Regulations provide support to the new laws and are enforceable by law.

Unlike legislation, regulations are not made by Parliament but rather by persons or bodies that Parliament has given the authority to make them in an Act, such as the Governor in Council or a Minister. This is why regulations are developed under a separate process from Acts.


The relevant organizations conduct an analysis for the development of regulatory proposals.

The relevant organizations conduct stakeholder engagement to seek views on possible policy approaches.


After consideration of comments received, the regulatory proposals are further refined.

Stakeholders are invited to provide further comments.

Draft regulations are then developed by the Department of Justice in accordance with the written instructions provided by the relevant organizations.


The Minister, for Ministerial regulations, or the Treasury Board, for Governor in Council regulations, reviews and approves the draft regulations for publication, with or without changes.

The approved draft regulations are published in the Canada Gazette, Part I.

  • The Canada Gazette is the official newspaper of the Government of Canada. It contains information such as formal public notices, official appointments, proposed regulations and more.
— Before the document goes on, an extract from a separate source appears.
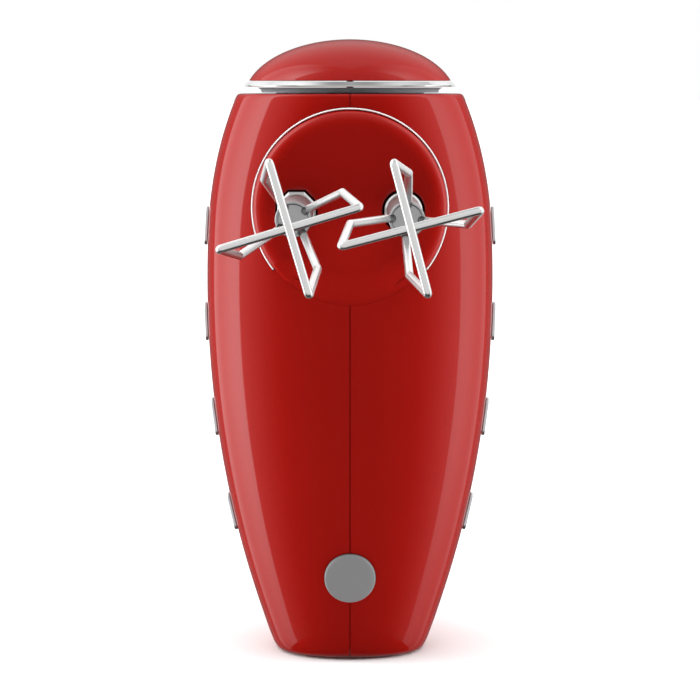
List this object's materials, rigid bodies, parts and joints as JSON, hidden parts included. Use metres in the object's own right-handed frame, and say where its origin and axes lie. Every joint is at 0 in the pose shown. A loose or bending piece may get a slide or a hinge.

It is also a consultative tool, providing Canadians with the opportunity to provide their comments on the proposed regulations.

Comments are taken into consideration and the draft regulations are updated and finalized.

The Minister or the Governor in Council, on Treasury Board's advice, as appropriate, reviews and approves the making of the final regulations. The regulations are made once the Minister signs the regulations' covering order, or once the Governor General signs the regulations' Order in Council, as the case may be. The final regulations are then published in the Canada Gazette, Part II, and come into force on the day or days set out in the regulations.